SHORT PROBLEM — Extract every line of the material below and reproduce it faithfully.

DATA —
Start
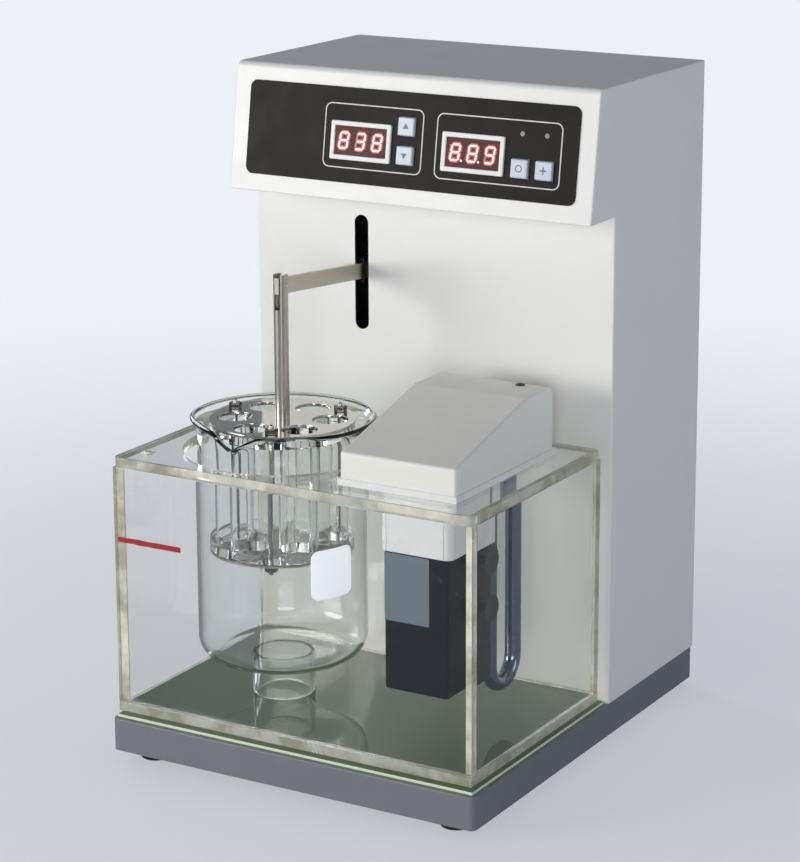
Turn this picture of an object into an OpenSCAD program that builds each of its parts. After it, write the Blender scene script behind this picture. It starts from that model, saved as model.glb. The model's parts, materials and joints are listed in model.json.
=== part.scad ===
// Tablet disintegration tester: a water-bath tank with a lid, a basket rack that a crank drives up and
// down in a beaker, and a drive column with a slanted control panel.
// Frame: X to the right, Y to the back, Z up; the origin is on the bench under the middle of the base.

/* [Base] */
// Width of the base and of the column
base_w = 256; // [250:1:280]
// Depth of the base, front to back
base_d = 296; // [290:1:320]
// Overall height, bench to top
body_h = 416; // [405:1:440]
// Height of the plinth without its feet
plinth_h = 21; // [18:1:28]
// Wall of the plinth
plinth_wall = 3; // [2:0.5:4]
// Corner radius of the plinth, seen from above
plinth_r = 4; // [2:0.5:8]
// Standing height of the rubber feet
foot_h = 6; // [5:0.5:10]
// Radius of a foot
foot_r = 11; // [9:0.5:13]
// Distance of a foot's centre from the side of the base
foot_inset_x = 21; // [18:1:40]
// Distance of a foot's centre from the front or the back of the base
foot_inset_y = 17; // [16:1:40]
// Thickness of the sheet that closes the plinth from below
bottom_t = 1.2; // [1:0.1:2]

/* [Column] */
// Depth of the column, front sheet to back edge
column_d = 124; // [118:1:128]
// Thickness of the column's sheet steel
sheet_t = 1.5; // [1:0.1:2]
// Height of the hood's slanted face
hood_h = 80; // [78:1:84]
// How far the hood's top edge stands in front of the column
hood_top = 20; // [18:1:24]
// How far the hood's lower edge stands in front of the column
hood_low = 32; // [30:1:36]
// Radius of the bends in the column's outline
bend_r = 4; // [2:0.5:5]
// Depth of the recess in front of the back panel
back_recess = 8; // [7:0.5:12]
// Width of the flange that carries the back panel
back_flange = 10; // [9:0.5:14]

/* [Control panel] */
// Distance from the side of the column to the dark panel overlay
fascia_side = 11.5; // [10:0.5:15]
// Height of the dark panel overlay
fascia_h = 59; // [57:1:62]
// Thickness of the panel overlay
fascia_t = 0.8; // [0.5:0.1:1.2]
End
EXPECTED ANSWER —
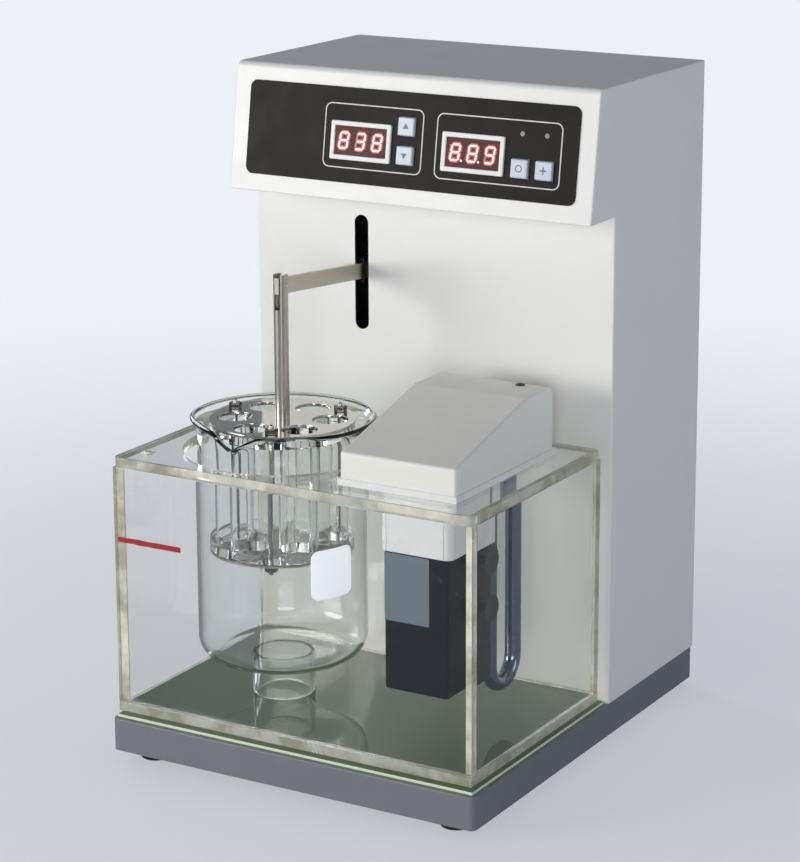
Turn this picture of an object into an OpenSCAD program that builds each of its parts. After it, write the Blender scene script behind this picture. It starts from that model, saved as model.glb. The model's parts, materials and joints are listed in model.json.
=== part.scad ===
// Tablet disintegration tester: a water-bath tank with a lid, a basket rack that a crank drives up and
// down in a beaker, and a drive column with a slanted control panel.
// Frame: X to the right, Y to the back, Z up; the origin is on the bench under the middle of the base.

/* [Base] */
// Width of the base and of the column
base_w = 256; // [250:1:280]
// Depth of the base, front to back
base_d = 296; // [290:1:320]
// Overall height, bench to top
body_h = 416; // [405:1:440]
// Height of the plinth without its feet
plinth_h = 21; // [18:1:28]
// Wall of the plinth
plinth_wall = 3; // [2:0.5:4]
// Corner radius of the plinth, seen from above
plinth_r = 4; // [2:0.5:8]
// Standing height of the rubber feet
foot_h = 6; // [5:0.5:10]
// Radius of a foot
foot_r = 11; // [9:0.5:13]
// Distance of a foot's centre from the side of the base
foot_inset_x = 21; // [18:1:40]
// Distance of a foot's centre from the front or the back of the base
foot_inset_y = 17; // [16:1:40]
// Thickness of the sheet that closes the plinth from below
bottom_t = 1.2; // [1:0.1:2]

/* [Column] */
// Depth of the column, front sheet to back edge
column_d = 124; // [118:1:128]
// Thickness of the column's sheet steel
sheet_t = 1.5; // [1:0.1:2]
// Height of the hood's slanted face
hood_h = 80; // [78:1:84]
// How far the hood's top edge stands in front of the column
hood_top = 20; // [18:1:24]
// How far the hood's lower edge stands in front of the column
hood_low = 32; // [30:1:36]
// Radius of the bends in the column's outline
bend_r = 4; // [2:0.5:5]
// Depth of the recess in front of the back panel
back_recess = 8; // [7:0.5:12]
// Width of the flange that carries the back panel
back_flange = 10; // [9:0.5:14]

/* [Control panel] */
// Distance from the side of the column to the dark panel overlay
fascia_side = 11.5; // [10:0.5:15]
// Height of the dark panel overlay
fascia_h = 59; // [57:1:62]
// Thickness of the panel overlay
fascia_t = 0.8; // [0.5:0.1:1.2]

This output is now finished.